*Given information*
::::::

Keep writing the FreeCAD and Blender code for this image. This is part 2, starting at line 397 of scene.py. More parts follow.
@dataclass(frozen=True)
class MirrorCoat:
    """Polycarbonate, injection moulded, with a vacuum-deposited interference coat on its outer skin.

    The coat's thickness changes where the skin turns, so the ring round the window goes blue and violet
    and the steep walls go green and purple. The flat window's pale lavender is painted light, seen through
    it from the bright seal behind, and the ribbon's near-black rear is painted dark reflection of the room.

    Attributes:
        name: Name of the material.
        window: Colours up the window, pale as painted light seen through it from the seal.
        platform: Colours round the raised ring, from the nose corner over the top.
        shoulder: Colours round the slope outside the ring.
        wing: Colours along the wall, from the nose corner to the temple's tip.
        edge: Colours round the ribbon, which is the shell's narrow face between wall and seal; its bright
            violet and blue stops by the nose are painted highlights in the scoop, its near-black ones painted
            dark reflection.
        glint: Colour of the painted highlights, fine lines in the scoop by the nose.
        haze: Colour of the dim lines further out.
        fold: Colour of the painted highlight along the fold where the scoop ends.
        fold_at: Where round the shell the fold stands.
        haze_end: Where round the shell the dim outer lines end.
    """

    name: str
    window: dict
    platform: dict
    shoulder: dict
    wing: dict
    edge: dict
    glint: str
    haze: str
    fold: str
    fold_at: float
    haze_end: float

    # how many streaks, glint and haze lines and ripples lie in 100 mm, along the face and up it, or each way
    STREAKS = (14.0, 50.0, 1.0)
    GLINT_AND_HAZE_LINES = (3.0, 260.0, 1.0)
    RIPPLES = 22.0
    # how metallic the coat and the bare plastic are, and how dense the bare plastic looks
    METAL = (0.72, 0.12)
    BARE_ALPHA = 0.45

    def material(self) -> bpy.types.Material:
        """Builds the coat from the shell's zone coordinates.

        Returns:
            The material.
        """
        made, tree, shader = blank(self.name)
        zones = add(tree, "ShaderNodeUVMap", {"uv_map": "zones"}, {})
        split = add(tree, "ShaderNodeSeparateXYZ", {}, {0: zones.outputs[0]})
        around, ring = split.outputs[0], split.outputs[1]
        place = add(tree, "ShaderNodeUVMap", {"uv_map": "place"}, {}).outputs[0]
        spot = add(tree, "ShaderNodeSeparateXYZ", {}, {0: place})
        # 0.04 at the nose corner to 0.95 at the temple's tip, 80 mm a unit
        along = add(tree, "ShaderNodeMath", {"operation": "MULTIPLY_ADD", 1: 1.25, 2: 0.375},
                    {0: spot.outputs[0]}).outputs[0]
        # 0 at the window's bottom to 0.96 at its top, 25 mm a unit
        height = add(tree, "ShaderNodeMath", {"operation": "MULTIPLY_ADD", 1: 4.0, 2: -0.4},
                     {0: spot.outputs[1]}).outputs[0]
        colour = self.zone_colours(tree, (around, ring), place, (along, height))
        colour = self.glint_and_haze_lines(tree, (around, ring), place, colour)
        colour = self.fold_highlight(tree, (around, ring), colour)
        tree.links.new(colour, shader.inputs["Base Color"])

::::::

*Task prompt*
Extract each line of the material exactly as it stands.

*Task response*
Keep writing the FreeCAD and Blender code for this image. This is part 2, starting at line 397 of scene.py. More parts follow.
@dataclass(frozen=True)
class MirrorCoat:
    """Polycarbonate, injection moulded, with a vacuum-deposited interference coat on its outer skin.

    The coat's thickness changes where the skin turns, so the ring round the window goes blue and violet
    and the steep walls go green and purple. The flat window's pale lavender is painted light, seen through
    it from the bright seal behind, and the ribbon's near-black rear is painted dark reflection of the room.

    Attributes:
        name: Name of the material.
        window: Colours up the window, pale as painted light seen through it from the seal.
        platform: Colours round the raised ring, from the nose corner over the top.
        shoulder: Colours round the slope outside the ring.
        wing: Colours along the wall, from the nose corner to the temple's tip.
        edge: Colours round the ribbon, which is the shell's narrow face between wall and seal; its bright
            violet and blue stops by the nose are painted highlights in the scoop, its near-black ones painted
            dark reflection.
        glint: Colour of the painted highlights, fine lines in the scoop by the nose.
        haze: Colour of the dim lines further out.
        fold: Colour of the painted highlight along the fold where the scoop ends.
        fold_at: Where round the shell the fold stands.
        haze_end: Where round the shell the dim outer lines end.
    """

    name: str
    window: dict
    platform: dict
    shoulder: dict
    wing: dict
    edge: dict
    glint: str
    haze: str
    fold: str
    fold_at: float
    haze_end: float

    # how many streaks, glint and haze lines and ripples lie in 100 mm, along the face and up it, or each way
    STREAKS = (14.0, 50.0, 1.0)
    GLINT_AND_HAZE_LINES = (3.0, 260.0, 1.0)
    RIPPLES = 22.0
    # how metallic the coat and the bare plastic are, and how dense the bare plastic looks
    METAL = (0.72, 0.12)
    BARE_ALPHA = 0.45

    def material(self) -> bpy.types.Material:
        """Builds the coat from the shell's zone coordinates.

        Returns:
            The material.
        """
        made, tree, shader = blank(self.name)
        zones = add(tree, "ShaderNodeUVMap", {"uv_map": "zones"}, {})
        split = add(tree, "ShaderNodeSeparateXYZ", {}, {0: zones.outputs[0]})
        around, ring = split.outputs[0], split.outputs[1]
        place = add(tree, "ShaderNodeUVMap", {"uv_map": "place"}, {}).outputs[0]
        spot = add(tree, "ShaderNodeSeparateXYZ", {}, {0: place})
        # 0.04 at the nose corner to 0.95 at the temple's tip, 80 mm a unit
        along = add(tree, "ShaderNodeMath", {"operation": "MULTIPLY_ADD", 1: 1.25, 2: 0.375},
                    {0: spot.outputs[0]}).outputs[0]
        # 0 at the window's bottom to 0.96 at its top, 25 mm a unit
        height = add(tree, "ShaderNodeMath", {"operation": "MULTIPLY_ADD", 1: 4.0, 2: -0.4},
                     {0: spot.outputs[1]}).outputs[0]
        colour = self.zone_colours(tree, (around, ring), place, (along, height))
        colour = self.glint_and_haze_lines(tree, (around, ring), place, colour)
        colour = self.fold_highlight(tree, (around, ring), colour)
        tree.links.new(colour, shader.inputs["Base Color"])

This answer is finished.